An Adult Addiction

By Amreen Pathan

I keep you up all night.

I watch you as you sleep and wake and eat and work.

It is not uncommon for you to lose me constantly and then obsess about finding me again.

Guessed what I am yet?

No? Let me give you more.

I isolate you.

I encourage you to impulse buy.

I fuel your anxiety and

witness your sense of narcissism fly.





Guessed what I am now?

Yes – you are right. Your mobile phone.

I will not ask you if you recognise any of the above triggers because that would be in vain. What I will ask though is how many of the triggers above do you recognise?

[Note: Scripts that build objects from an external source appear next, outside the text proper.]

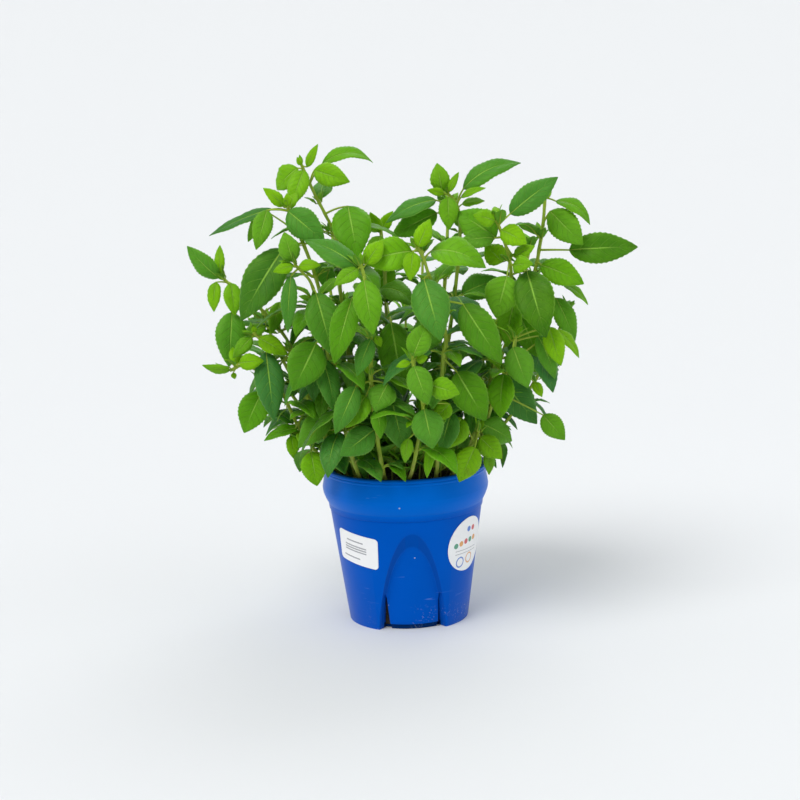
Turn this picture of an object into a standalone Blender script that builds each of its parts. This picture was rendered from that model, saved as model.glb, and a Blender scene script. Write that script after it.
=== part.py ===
# Potted peppermint: a blue nursery pot full of soil, with leafy peppermint stems growing out of it.
# Metres, +Z up. The origin is the centre of the pot's flat underside, and the photograph looks along +Y.

import math
import random

import bmesh
import bpy
from mathutils import Vector
from mathutils.bvhtree import BVHTree

MM = 0.001
CLEARANCE = 0.3 * MM

# Pot
POT_HEIGHT = 123 * MM
RIM_RADIUS = 62.2 * MM
BEAD_RADIUS = 63.6 * MM
BEAD_DROP = 2.6 * MM
GROOVE_DROP = 5.2 * MM
GROOVE_DEPTH = 0.5 * MM
COLLAR_RADIUS = 65.0 * MM
COLLAR_DROP = 16.5 * MM
COLLAR_FOOT = 94.3 * MM
COLLAR_BELLY = ((0.4 * MM, 8.5 * MM), (2.3 * MM, 3.6 * MM))
NECK_RADIUS = 60.7 * MM
NECK_STEP = 0.5 * MM
NECK_STEP_HEIGHT = 90.0 * MM
BASE_RADIUS = 46.9 * MM
WALL = 1.8 * MM
FLOOR = 2.0 * MM
POT_STEPS = 32
SHELL_STEPS = 32

# Arched recesses round the pot's foot
ARCH_COUNT = 3
ARCH_TURN = math.radians(3.7)
ARCH_HEIGHT = 81.5 * MM
ARCH_HALF = 27.8 * MM
ARCH_POWER = 1.38
PANEL_HEIGHT = 66.5 * MM
PANEL_HALF = 25 * MM
PANEL_POWER = 1.8
ARCH_DEPTH = 5 * MM
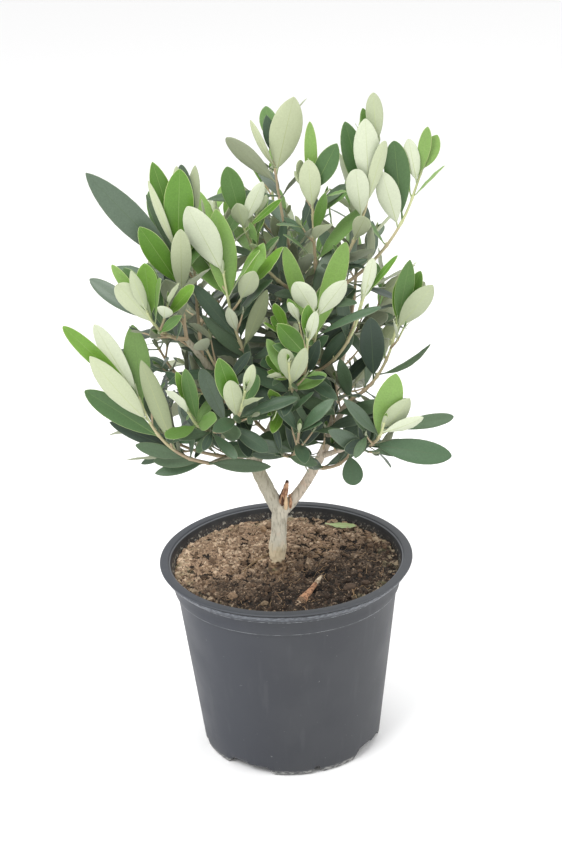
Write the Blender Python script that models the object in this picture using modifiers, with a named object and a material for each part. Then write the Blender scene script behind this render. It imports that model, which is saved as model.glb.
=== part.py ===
"""A young olive tree in a round nursery pot.

The tree stands in a pot filled with potting soil. A short trunk forks low into two boughs,
which carry tapering limbs. Each limb ends in leafy shoots: a mass is one stem with side twigs
and opposite pairs of leaves, each pair a quarter turn on from the last.

All sizes are in millimetres, and the mesh builders turn them into metres. X runs to the right,
Y to the back and Z up, from the centre of the pot's flat underside.
"""

import math
import random

import bmesh
import bpy
import numpy as np
from mathutils import Matrix, Vector
from mathutils.bvhtree import BVHTree

MM = 0.001
UP = Vector((0, 0, 1))

# ---------------------------------------------------------------- driving dimensions

POT_HEIGHT = 151.2
RIM_RADIUS = 95.0
LIP_WIDTH = 6.5
LIP_HEIGHT = 10.0
BASE_RADIUS = 68.0
WALL_TOP_RADIUS = 83.3  # outside of the wall, just under the shoulder
SHOULDER_HEIGHT = 129.5
SHOULDER_STEP = 2.0
WALL = 1.5
FLOOR_TOP = 9.0
FOOT_HEIGHT = 6.0
FOOT_RING_INNER = 62.0
BOSS_RADIUS = 16.0
POT_STEPS = 40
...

The American Psychiatric Association describes addiction as an ‘uncontrolled use of a substance despite harmful consequence.’

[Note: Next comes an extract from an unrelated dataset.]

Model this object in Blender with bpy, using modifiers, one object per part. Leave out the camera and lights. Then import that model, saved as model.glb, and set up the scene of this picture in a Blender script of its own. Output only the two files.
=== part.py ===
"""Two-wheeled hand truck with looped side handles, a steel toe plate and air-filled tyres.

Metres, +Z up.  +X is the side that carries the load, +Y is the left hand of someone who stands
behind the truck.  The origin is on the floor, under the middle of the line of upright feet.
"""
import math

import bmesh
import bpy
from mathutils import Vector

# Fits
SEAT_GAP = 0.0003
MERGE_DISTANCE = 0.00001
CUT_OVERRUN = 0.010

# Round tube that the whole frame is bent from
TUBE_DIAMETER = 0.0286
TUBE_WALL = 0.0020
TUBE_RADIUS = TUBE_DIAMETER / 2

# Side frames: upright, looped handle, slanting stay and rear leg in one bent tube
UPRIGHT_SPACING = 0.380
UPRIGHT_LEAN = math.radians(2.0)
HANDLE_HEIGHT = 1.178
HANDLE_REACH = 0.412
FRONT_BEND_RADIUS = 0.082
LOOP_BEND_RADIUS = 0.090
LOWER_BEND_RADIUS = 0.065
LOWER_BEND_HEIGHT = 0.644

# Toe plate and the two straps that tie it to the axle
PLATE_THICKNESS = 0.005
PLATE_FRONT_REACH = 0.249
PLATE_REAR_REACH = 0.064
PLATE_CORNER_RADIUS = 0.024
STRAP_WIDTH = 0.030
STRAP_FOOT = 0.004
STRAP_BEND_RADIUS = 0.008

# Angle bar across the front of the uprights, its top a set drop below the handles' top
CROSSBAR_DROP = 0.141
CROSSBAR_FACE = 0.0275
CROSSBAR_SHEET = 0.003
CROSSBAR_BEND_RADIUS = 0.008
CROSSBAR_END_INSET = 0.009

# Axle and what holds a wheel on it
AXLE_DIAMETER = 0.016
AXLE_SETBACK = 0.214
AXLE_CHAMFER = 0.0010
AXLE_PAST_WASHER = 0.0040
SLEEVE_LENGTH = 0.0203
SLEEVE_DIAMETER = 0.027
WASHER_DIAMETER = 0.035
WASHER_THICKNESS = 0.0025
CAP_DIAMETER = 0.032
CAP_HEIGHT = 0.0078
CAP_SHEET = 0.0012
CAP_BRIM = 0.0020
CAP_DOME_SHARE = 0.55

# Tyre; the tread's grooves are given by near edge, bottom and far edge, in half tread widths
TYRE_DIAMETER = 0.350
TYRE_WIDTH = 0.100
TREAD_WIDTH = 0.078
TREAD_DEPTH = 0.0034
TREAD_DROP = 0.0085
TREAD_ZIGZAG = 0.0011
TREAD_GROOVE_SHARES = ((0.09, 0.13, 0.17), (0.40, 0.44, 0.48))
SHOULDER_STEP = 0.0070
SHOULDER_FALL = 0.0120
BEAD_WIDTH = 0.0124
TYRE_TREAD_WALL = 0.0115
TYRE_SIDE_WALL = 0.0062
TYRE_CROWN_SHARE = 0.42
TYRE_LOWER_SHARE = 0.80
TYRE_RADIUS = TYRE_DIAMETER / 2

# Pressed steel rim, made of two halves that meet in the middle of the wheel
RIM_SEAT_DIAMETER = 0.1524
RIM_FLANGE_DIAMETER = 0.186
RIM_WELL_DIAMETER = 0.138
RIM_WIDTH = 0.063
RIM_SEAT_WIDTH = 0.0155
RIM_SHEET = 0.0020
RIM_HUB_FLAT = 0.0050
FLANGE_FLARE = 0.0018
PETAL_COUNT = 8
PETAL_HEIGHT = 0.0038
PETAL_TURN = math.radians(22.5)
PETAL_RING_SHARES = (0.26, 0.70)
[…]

Let’s check this definition against our mobile phone usage.

Are we unable to refrain from checking our phones as soon as we are alerted to (and sometimes, even without being alerted to) a notification or a message? Uncontrolled? Check. Are we aware of all the detrimental effects of using a mobile phone? Harmful consequence? Check.

And yet, despite being aware of all the bad associated with mobile phones, our consumption of them wavers not. Addiction? Check.

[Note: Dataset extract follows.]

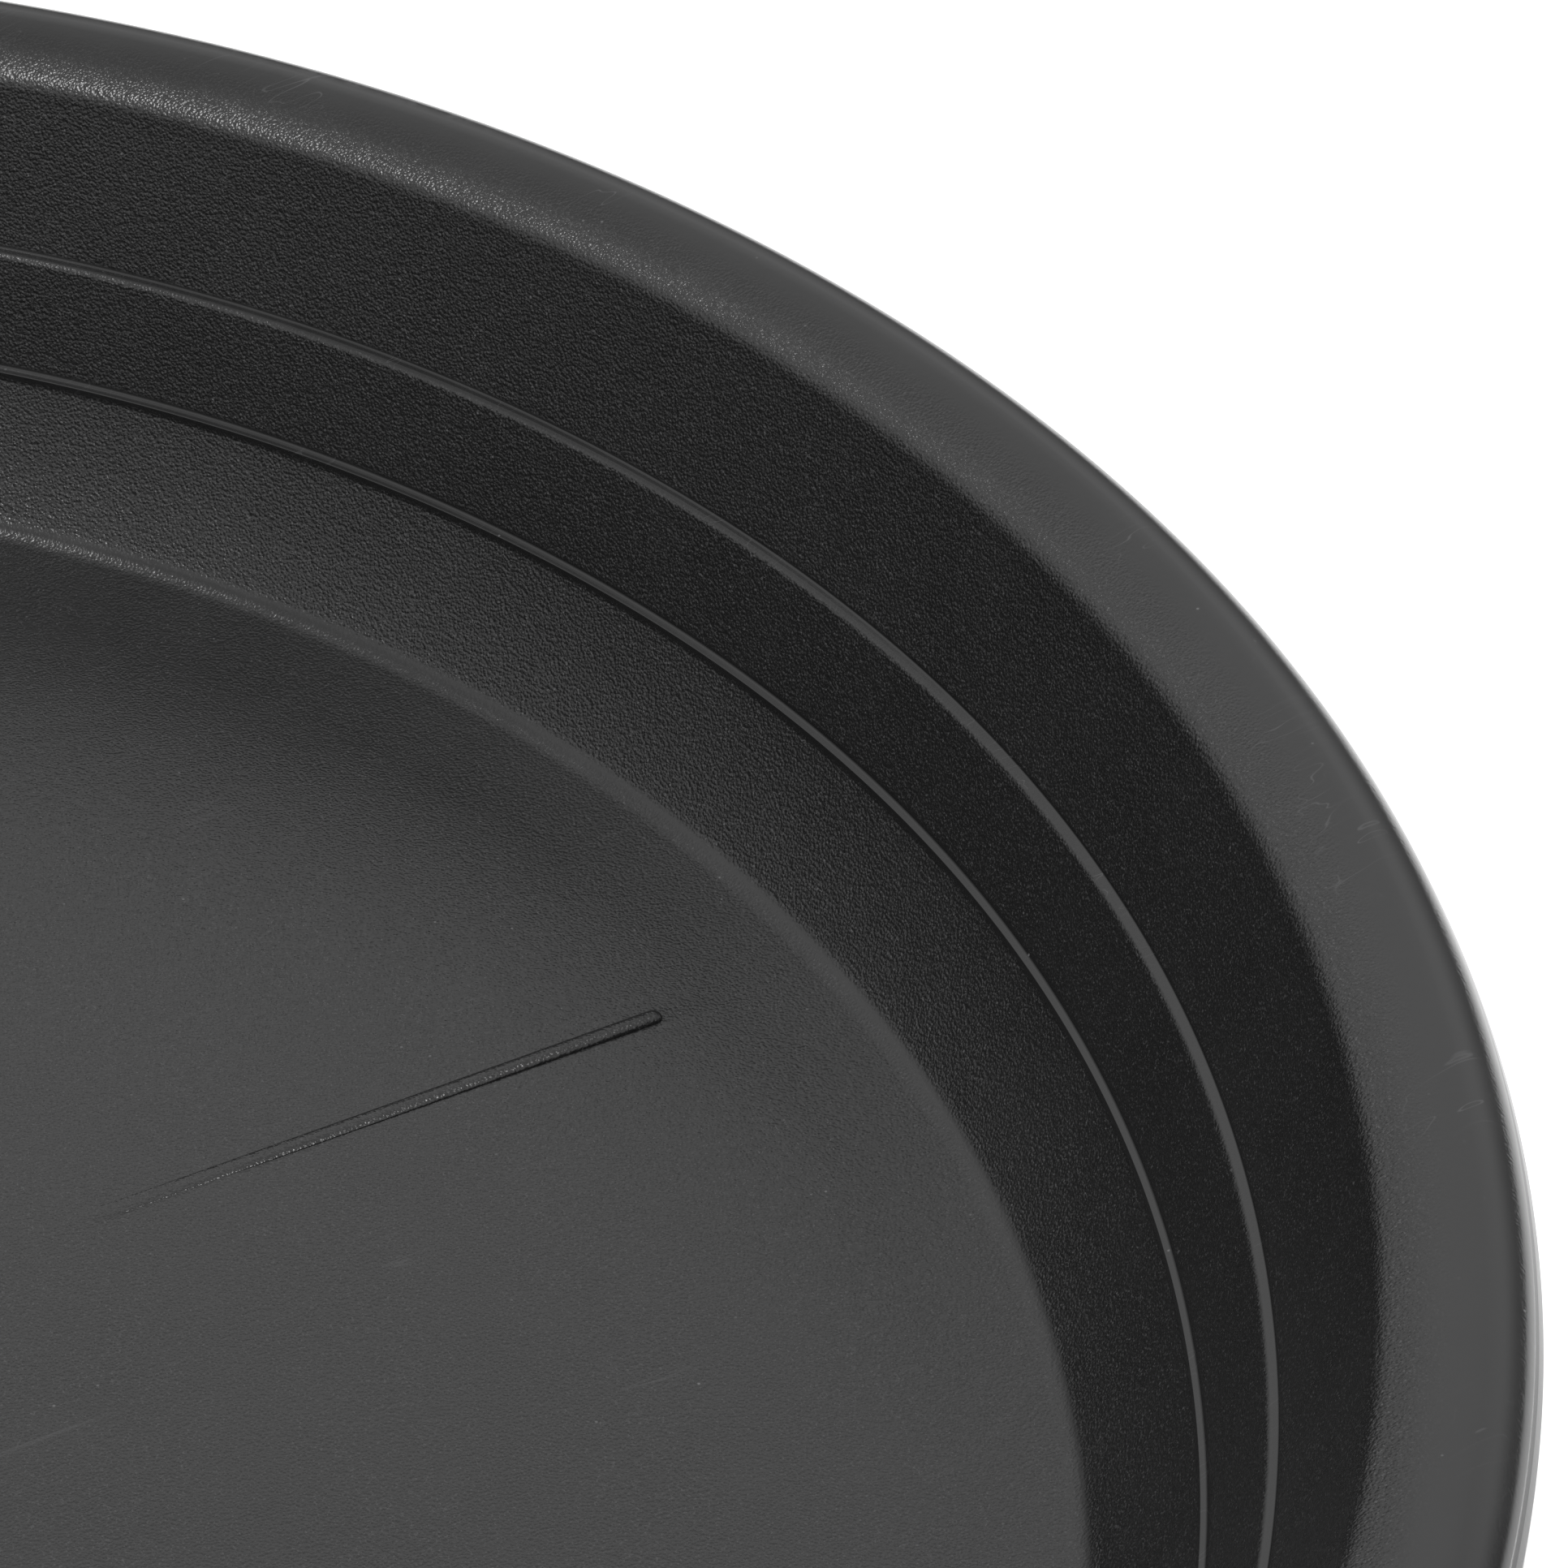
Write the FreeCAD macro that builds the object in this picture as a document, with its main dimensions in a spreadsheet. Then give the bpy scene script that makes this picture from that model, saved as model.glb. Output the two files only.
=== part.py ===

Take a peek at these statistics published here:

  • 71% of smartphone users usually sleep with or next to their mobile phone.
  • The average smartphone owner unlocks their phone 150 times a day.
  • 20% of people would rather go without shoes for a week than take a break from the their phone.
  • Smartphones and depression are correlated and using them for longer intervals, changes brain chemistry.

As part of some research in behaviour management, I was recently looking into B. F. Skinner’s reward and reinforcement theory is also loosely known as operant conditioning. Quite simply, if there is an expected or enjoyable occurrence (be this intrinsic or extrinsic) after engaging in a behaviour, one is likely to repeat this behaviour.

Similarly, when a user checks their phone as and when warranted, the satisfaction and gratification that is felt works as a reinforcer for the behaviour of engaging with one’s phone. The more one engages with their phone, the greater the satisfaction. This means that the user is then obliged to continue using their phone.

This is where it gets dirtier and tolerance enters the mix. When a drug (phone in this case) is used repeatedly, larger and larger doses must be taken to produce the same effect. Tolerance has now built up so more and more usage is required for minimal pleasure.

What is more is that not every notification, message, social media post will deliver the pleasure the brain is looking for. But brains are wired to seek out these rewards and so a user is willing to filter through a lot of mind-numbing rubbish (and time) to get there. Sometimes, a user will even construct their own reward, which we might recognise as posting on social media or reaching out virtually to family and friends.  

There’s actually a name for smartphone addiction: nomophobia (the fear of being without a mobile phone). The realisation I have though is that it’s not the phone that we are addicted to; it’s the apps, games, and societies that the phone connect us to. This is why older generations acquainted only with ‘dumb phones’ (yes the name made me giggle too!) never found themselves addicts of this dark device.

According to the author of this article, phone usage does not ‘create some neurological response [like] chronic addiction [as] there are… no withdrawal symptoms associated with phone usage.’

Apparently, it’s just a matter of fixing a bad habit and if that is the case, then it’s all about building a healthy relationship with one’s phone.

Whilst it may be naïve to argue a lack of withdrawal symptoms – a growing body of research suggests that physiological withdrawal symptoms like anxiety, increased heart rate and blood pressure, also exist for behavioural addictions – I appreciate the classification of phone usage as a bad habit. This is because bad habits can be fixed.


  1. Switch to a traditional alarm clock and keep the mobile phone away from the bedroom. Contrary to popular belief, your phone is not your guard dog!
  2. Keep meal times a phone-free zone.
  3. Turn off notifications.
  4. Track screen time using the many apps like Freedom, Moment, ZenScreen.
  5. Engage in an activity that you like that does not involve using your phone.
  6. Commit to phone free days.
  7. Change your phone setting to grayscale, which makes the graphics, looks less inviting.
  8. Don’t make your phone the first thing you interact with as soon as you awake.
  9. Cull your social media and be ruthless. Only follow those that inspire.
  10. Create boundaries. During specific activities like walking, working or reading, commit to them and don’t involve your phone.

Believe it or not, life exists beyond our phones. Let’s live them to the fullest.

Signing off,

A fellow Nomophobe on her way to recovery.